Der Arbeitgeber kann – so das luxemburgische Bürger-Portal – bei Zuwiderhandlung den Arbeitnehmer aufgrund ungerechtfertigten Fernbleibens vom Arbeitsplatz rechtlich belangen, «insbesondere durch eine Abmahnung, oder der Arbeitgeber kann vom Arbeitnehmer verlangen, dass er Urlaub nimmt oder die fehlende Arbeitszeit nacharbeitet.
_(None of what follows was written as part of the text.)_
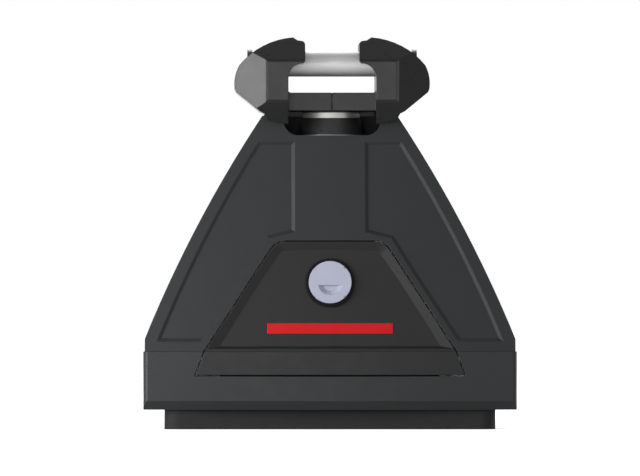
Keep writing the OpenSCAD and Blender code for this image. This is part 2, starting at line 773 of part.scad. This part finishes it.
module cover_screws() color(steel) at_screws() translate([0, 0, -screw_seat_y]) {
    cylinder(d = screw_d, h = screw_len);
    difference() {
        translate([0, 0, -screw_head_h]) cylinder(r = screw_head_r, h = screw_head_h);
        translate([0, 0, -screw_head_h - past])
            cylinder(r = screw_d * 0.35, h = past + screw_head_h * 0.6, $fn = 6);
    }
}

module access_door() color(door_grey) difference() {
    union() {
        intersection() {
            ahead(far) polygon(door_outline(0));
            difference() {
                body_solid();
                room(door_t, rim_z);
            }
        }
        intersection() {
            ahead(far) polygon(inset(sunk_outline(0), 1));
            difference() {
                cover_solid(door_t / 2, skirt_z1, rim_z);
                cover_solid(pan_t, skirt_z1 - past, rim_z + past);
            }
        }
        intersection() {
            skirt_barrel(door_t / 2, 0);
            both_sides() hinge_frame() rod_x(lug_r, lug_x - lug_len, lug_x);
        }
    }
    sunk_recess();
    both_sides() hinge_frame()
        rod_x(pin_d / 2 + run_fit, lug_x - lug_len - past, door_low_x + past);
    lock_frame() cylinder(r = housing_d / 2 + 0.05, h = far, center = true);
}

module door_pins() color(steel) both_sides() hinge_frame()
    rod_x(pin_d / 2, pin_x0, pin_x0 + pin_len);

module lock_housing() color(dark) lock_frame() difference() {
    union() {
        translate([0, 0, -housing_deep]) cylinder(d = housing_d, h = housing_deep - sunk_deep);
        translate([0, 0, -sunk_deep]) cylinder(r = ring_r, h = ring_top + sunk_deep);
    }
    translate([0, 0, -far]) cylinder(r = plug_d / 2 + run_fit, h = 2 * far);
    translate([0, 0, disc_low - 0.1]) cylinder(r = disc_d / 2 + 0.2, h = far);
}

module lock_nut() color(steel) lock_frame() translate([0, 0, -pan_t - 0.2 - lock_nut_t])
    difference() {
        cylinder(r = housing_d / 2 + lock_nut_wall, h = lock_nut_t, $fn = 6);
        translate([0, 0, -past]) cylinder(r = housing_d / 2 + 0.03, h = lock_nut_t + 2 * past);
    }

module lock_core() color(lock_pale) lock_frame() difference() {
    union() {
        translate([0, 0, disc_low]) cylinder(d = disc_d, h = disc_t);
        translate([0, 0, cam_z + cam_t]) cylinder(d = plug_d, h = disc_low - cam_z - cam_t);
        translate([0, 0, cam_z + cam_t / 2])
            cube([square_w, square_w, cam_t], center = true);
    }
    // The half-moon recess for a fingertip, and four small notches round the rim
    difference() {
        translate([0, -0.4, disc_top - 1.3])
            cylinder(r1 = disc_d * 0.17, r2 = disc_d * 0.285, h = 1.31);
        translate([-disc_d / 2, -1.2, disc_low]) cube([disc_d, disc_d, 2 * disc_t]);
    }
    for (k = [0:3]) rotate([0, 0, 45 + 90 * k]) translate([disc_d / 2, 0, disc_top - 0.7])
        cylinder(r = 0.5, h = disc_t);
    translate([0, 0, cam_z - past])
        cylinder(r = lock_screw_r + 0.02, h = lock_screw_len + 2 * past);
}

module lock_cam() color(steel) lock_frame() translate([0, 0, cam_z])
    difference() {
        linear_extrude(cam_t) {
            circle(plug_d / 2);
            translate([0, -cam_w / 2]) square([cam_reach - cam_w / 2, cam_w]);
            translate([cam_reach - cam_w / 2, 0]) circle(cam_w / 2);
        }
        translate([0, 0, cam_t / 2])
            cube([square_w + 0.1, square_w + 0.1, 2 * cam_t], center = true);
    }

module lock_screw() color(steel) lock_frame() translate([0, 0, cam_z]) {
    cylinder(r = lock_screw_r, h = lock_screw_len);
    translate([0, 0, -2]) cylinder(r = plug_d * 0.32, h = 2);
}

module swivel_bush() color(dark) on_swivel() difference() {
    union() {
        translate([0, 0, pocket_z]) cylinder(d = bush_d, h = cone_z - pocket_z);
        translate([0, 0, cone_z - bush_lip_t]) cylinder(r = bush_lip_r, h = bush_lip_t);
    }
    cylinder(r = swivel_d / 2 + run_fit, h = far);
}

module swivel_cone() color(dark) on_swivel() translate([0, 0, cone_z]) difference() {
    cylinder(d1 = cone_low_d, d2 = cone_top_d, h = cone_h);
    translate([0, 0, -past]) cylinder(r = swivel_d / 2 + 0.1, h = cone_h + 2 * past);
}

module swivel_washer() color(steel) on_swivel() translate([0, 0, washer_z]) difference() {
    rim = 0.5;
    union() {
        cylinder(d = washer_d, h = washer_t - rim);
        translate([0, 0, washer_t - rim])
            cylinder(r1 = washer_d / 2, r2 = washer_d / 2 - rim, h = rim);
    }
    translate([0, 0, -past]) cylinder(r = swivel_d / 2 + 0.02, h = washer_t + 2 * past);
}

module head_carrier() color(steel) on_swivel() difference() {
    union() {
        translate([0, 0, slot_z + 0.1]) rounded_slab(carrier_w, carrier_d, 2, carrier_t);
        translate([0, 0, tongue_z - tongue_gap])
            cylinder(d = carrier_bush_d, h = slot_z + 0.1 - tongue_z + tongue_gap);
    }
    cylinder(r = swivel_d / 2 + 0.02, h = far);
}

module swivel_bolt() color(steel) on_swivel() {
    low = pocket_z - spring_h;
    translate([0, 0, low]) cylinder(d = swivel_d, h = slot_z + carrier_t - low);
    translate([0, 0, low - bolt_flange_t]) cylinder(r = bolt_flange_r, h = bolt_flange_t);
    translate([0, 0, low - bolt_flange_t - bolt_head_h])
        cylinder(r = bolt_head_af / sqrt(3), h = bolt_head_h, $fn = 6);
}

module disc_spring() color(steel) on_swivel() translate([0, 0, pocket_z]) rotate_extrude() {
    low_in = swivel_d / 2 + 0.3;
    low_out = bolt_flange_r - 0.3;
    thick = 0.9;
    polygon([[low_in, 0], [low_in, -thick], [low_out, -spring_h], [low_out, thick - spring_h]]);
}

// The right jaw's outline seen from the front, from the slot's lower corner anticlockwise
function jaw_outline() = let (r = slot_wall, slot = [slot_x, 0], lip = [lip_x, 0],
    edge = lip + lip_edge) concat(
    [[slot_x, -jaw_drop], slot + jaw_foot], [for (p = jaw_knee) slot + p],
    bowed(slot + jaw_hip, slot + jaw_shoulder, hip_bow),
    bowed(slot + jaw_shoulder, lip + jaw_tip, top_bow),
    [edge + [0, 0.2]],
    round_at(edge, [lip_x, edge[1]], [lip_x, lip_low_z], lip_round),
    [[lip_x, lip_low_z], [lip_x + 0.4, lip_low_z - 0.8]],
    [for (k = [0:arc_n]) [slot_x - r, slot_wall] + r * [sin(90 * k / arc_n), cos(90 * k / arc_n)]]);

// An outline with corner i cut off by cuts[i] along each of its edges, where 0 keeps it sharp
function bevelled(pts, cuts) = let (n = len(pts)) [for (i = [0:n - 1])
    let (a = pts[(i + n - 1) % n], b = pts[i], c = pts[(i + 1) % n])
    each (cuts[i] == 0 ? [b] : [b + (a - b) / norm(a - b) * cuts[i],
        b + (c - b) / norm(c - b) * cuts[i]])];

// The rounded corner between the right tongue and the slot's wall, a little sunk into both
function slot_corner() = let (c = [slot_x - slot_r, slot_r] + [0.02, -0.02])
    concat([[slot_x - slot_r, -past], [slot_x + past, -past], [slot_x + past, slot_r]],
        [for (k = [0:arc_n]) c + slot_r * [cos(90 * k / arc_n), -sin(90 * k / arc_n)]]);

// The jaws' outline seen from the side, and the right jaw's seen from above
function jaw_side() = let (half = jaw_len / 2, top_y = half - upper_slope * (jaw_top - front_up),
    low_y = half - lower_slope * (jaw_drop - front_down))
    bevelled([[-half, -front_down], [-low_y, -jaw_drop], [low_y, -jaw_drop], [half, -front_down],
        [half, front_up], [top_y, jaw_top], [-top_y, jaw_top], [-half, front_up]],
        [crease, 0, 0, crease, crease, 0, 0, crease]);
function jaw_plan() = let (half = jaw_len / 2, out = slot_x + front_w, reach = slot_x + 24,
    end_y = half - outer_slope * (reach - out))
    bevelled([[0, -half], [out, -half], [reach, -end_y], [reach, end_y], [out, half], [0, half]],
        [0, crease, 0, 0, crease, 0]);

module jaw() difference() {
    translate([0, 0, seat_z]) intersection() {
        union() {
            along_y(far) polygon(jaw_outline());
            translate([seam / 2, -tongue_front, -tongue_t])
                cube([slot_x + past - seam / 2, tongue_depth, tongue_t]);
            translate([0, tongue_depth / 2 - tongue_front, 0]) along_y(tongue_depth)
                polygon(slot_corner());
            translate([seam / 2, lip_back, -jaw_drop])
                cube([slot_x + past - seam / 2, 2, jaw_drop - tongue_t + past]);
        }
        along_x(far) polygon(jaw_side());
        linear_extrude(far, center = true) polygon(jaw_plan());
    }
    // Room for the cover's rim under the jaw
    translate([-far / 2, -lip_back, 0]) cube([far, 2 * lip_back, rim_z + 0.7]);
    // The slot that the carrier slides in, and the half-round notch for its bush
    translate([-past, -carrier_d / 2 - side_fit, slot_z])
        cube([carrier_w / 2 + past + 1, carrier_d + 2 * side_fit, slot_h]);
    translate([0, 0, tongue_z - past]) cylinder(r = carrier_bush_d / 2 + 0.5, h = past + slot_h);
    // The thread's bore and the open pocket for the rod's cap
    translate([0, -rod_front, rod_z]) {
        rod_x(rod_hole_r, 0, far);
        rod_x(counter_r, counter_x, far);
    }
}

module left_jaw() color(jaw_black) on_swivel() mirror([1, 0, 0]) jaw();
module right_jaw() color(jaw_black) on_swivel() jaw();

module clamp_rod() color(steel) on_swivel() translate([0, -rod_front, rod_z]) difference() {
    union() {
        rod_x(rod_d / 2, -cap_x, cap_x);
        rod_x(stub_r, -cap_x - cap_t, cap_x + cap_t);
    }
    both_sides() translate([cap_x - 4, 0, 0]) rotate([0, 90, 0])
        cylinder(r = stub_r * 0.75, h = cap_t + 4 + past, $fn = 6);
}

module rod_cap() translate([0, -rod_front, rod_z]) difference() {
    rod_x(cap_d / 2, cap_x, cap_x + cap_t);
    rod_x(stub_r + 0.02, cap_x - past, cap_x + cap_t + past);
}

module rod_cap_left() color(dark) on_swivel() mirror([1, 0, 0]) rod_cap();
module rod_cap_right() color(dark) on_swivel() rod_cap();

base_pad();
base_plate();
tower_frame();
tower_bolts();
front_cover();
rear_cover();
cover_screws();
access_door();
door_pins();
lock_housing();
lock_nut();
lock_core();
lock_cam();
lock_screw();
swivel_bush();
swivel_cone();
swivel_washer();
head_carrier();
swivel_bolt();
disc_spring();
left_jaw();
right_jaw();
clamp_rod();
rod_cap_left();
rod_cap_right();
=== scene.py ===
import math

import bpy
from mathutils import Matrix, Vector


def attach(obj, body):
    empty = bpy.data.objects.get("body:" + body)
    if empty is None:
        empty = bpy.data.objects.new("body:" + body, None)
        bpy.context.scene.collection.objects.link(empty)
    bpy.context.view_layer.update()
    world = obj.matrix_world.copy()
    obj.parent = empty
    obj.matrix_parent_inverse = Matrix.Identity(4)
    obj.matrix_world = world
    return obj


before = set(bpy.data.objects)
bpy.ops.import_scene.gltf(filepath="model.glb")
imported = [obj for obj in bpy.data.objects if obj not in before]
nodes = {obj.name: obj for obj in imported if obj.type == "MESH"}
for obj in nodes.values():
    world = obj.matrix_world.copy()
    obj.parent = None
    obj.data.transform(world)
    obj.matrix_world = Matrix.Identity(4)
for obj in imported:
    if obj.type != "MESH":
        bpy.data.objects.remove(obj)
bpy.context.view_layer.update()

MM = 0.001

# The photograph is close to a parallel projection, so the lens is long. It shows VIEW_WIDTH from
# left to right, with VIEW_CENTRE in its middle. The camera stands a little to the left, which
# keeps the seam between the jaws' tongues dark.
VIEW_WIDTH = 256 * MM
VIEW_CENTRE = Vector((-3.75, 0, 76.2)) * MM
VIEW_AZIMUTH = -0.6
LENS = 800.0
SENSOR = 36.0
CLIP_END = 20

# The red bar stands in the middle of the door's sunk panel, below the lock
BAR_LENGTH = 50 * MM
BAR_HEIGHT = 4.2 * MM
BAR_MIDDLE_Z = 40.2 * MM
BAR_PROUD = 0.25 * MM
BAR_ROUNDING = 0.12 * MM
BAR_STEPS = 24
AHEAD_OF_DOOR_Y = -0.2

# Size of the slow changes of colour and of gloss that every finish has, and a noise's detail
TINT_SIZE = 14 * MM
GLOSS_SIZE = 5 * MM
NOISE_DETAIL = 3.0

# The floor reaches this far each way, and its glow grows from the object outwards
FLOOR_REACH = 6.0
FLOOR_GREY = 0.6
GLOW_NEAR = 0.75
GLOW_FAR = 1.0
GLOW_START = 0.1
GLOW_END = 0.5

# Softboxes: a name, then azimuth and elevation in degrees, distance, width, height and power.
# Azimuth 0 is the front and 90 the right. A large box beside the camera lights the whole front,
# two at the left light that side and its edges, one at the right fills, and the others light the
# right side and the back.
SOFTBOXES = (
    ("key_left", -57, 0, 0.7, 0.37, 0.42, 10.5),
    ("edge_left", -32, 0, 1.4, 0.12, 0.5, 4.5),
    ("front", -5, 1, 2.6, 0.9, 0.6, 17),
    ("fill_right", 36, 0, 2.0, 0.3, 0.9, 11),
    ("side_right", 125, 10, 2.0, 0.6, 0.9, 8),
    ("back", 165, 42, 2.2, 1.8, 1.2, 30),
    ("back_high", 200, 50, 2.0, 0.8, 0.8, 8),
)
WORLD_LEVEL = 0.3


def add(name, data):
    """A new object in the scene that holds the given mesh, lamp or camera."""
    thing = bpy.data.objects.new(name, data)
    bpy.context.scene.collection.objects.link(thing)
    return thing


def aim(thing, azimuth, elevation, distance):
    """Puts a lamp or camera at a place round the view's centre, and turns it to that centre."""
    a = math.radians(azimuth)
    e = math.radians(elevation)
    away = Vector((math.sin(a) * math.cos(e), -math.cos(a) * math.cos(e), math.sin(e)))
    thing.location = VIEW_CENTRE + away * distance
    thing.rotation_euler = (VIEW_CENTRE - thing.location).to_track_quat("-Z", "Y").to_euler()


def link(tree, out_socket, in_socket):
    tree.links.new(out_socket, in_socket)


def noise(tree, coords, size):
    """A noise texture whose features measure about size, in metres."""
    node = tree.nodes.new("ShaderNodeTexNoise")
    node.inputs["Scale"].default_value = 1.0 / size
    node.inputs["Detail"].default_value = NOISE_DETAIL
    link(tree, coords, node.inputs["Vector"])
    return node.outputs["Fac"]


def spread(tree, factor, low, high, start=0.3, end=0.7):
    """Maps a value from start to end, as a noise gives it, to the range from low to high."""
    node = tree.nodes.new("ShaderNodeMapRange")
    node.inputs["From Min"].default_value = start
    node.inputs["From Max"].default_value = end
    node.inputs["To Min"].default_value = low
    node.inputs["To Max"].default_value = high
    link(tree, factor, node.inputs["Value"])
    return node.outputs["Result"]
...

In allen Fällen stellt das Fernbleiben bzw. das Verlassen des Arbeitsplatzes zwecks Arztbesuchs alleine genommen keinen schwerwiegenden Kündigungsgrund dar».

Das Internet-Portal stellt in diesem Zusammenhang weiter fest, dass diejenige Zeit, die dem gesetzlich nicht vorgeschriebenen Arztbesuch dient, nicht vergütet wird , «es sei denn, dass der Arbeitgeber selbst mit dem Fernbleiben vom Arbeitsplatz einverstanden ist und der Vergütung des Arbeitnehmers ohne die Arbeitsleistung für diese Stunden zustimmt».

Das luxemburgische Internet-Portal betont schließlich, dass der Arbeitnehmer, der zum Zwecke eines vom Gesetz nicht vorgeschriebenen Besuchs bei seinem ihn behandelnden Arzt seinen Arbeitsplatz verlassen möchte, grundsätzlich «dafür sorgen muss, dass die ärztliche Untersuchung entweder außerhalb seiner Arbeitszeiten erfolgt oder dass er die Genehmigung seines Arbeitsgebers zwecks Fernbleibens vom Arbeitsplatz erteilt bekommt. Im letztgenannten Fall kann der Arbeitgeber vom Arbeitnehmer verlangen, dass er die fehlende Arbeitszeit nachholt oder Urlaub nimmt.»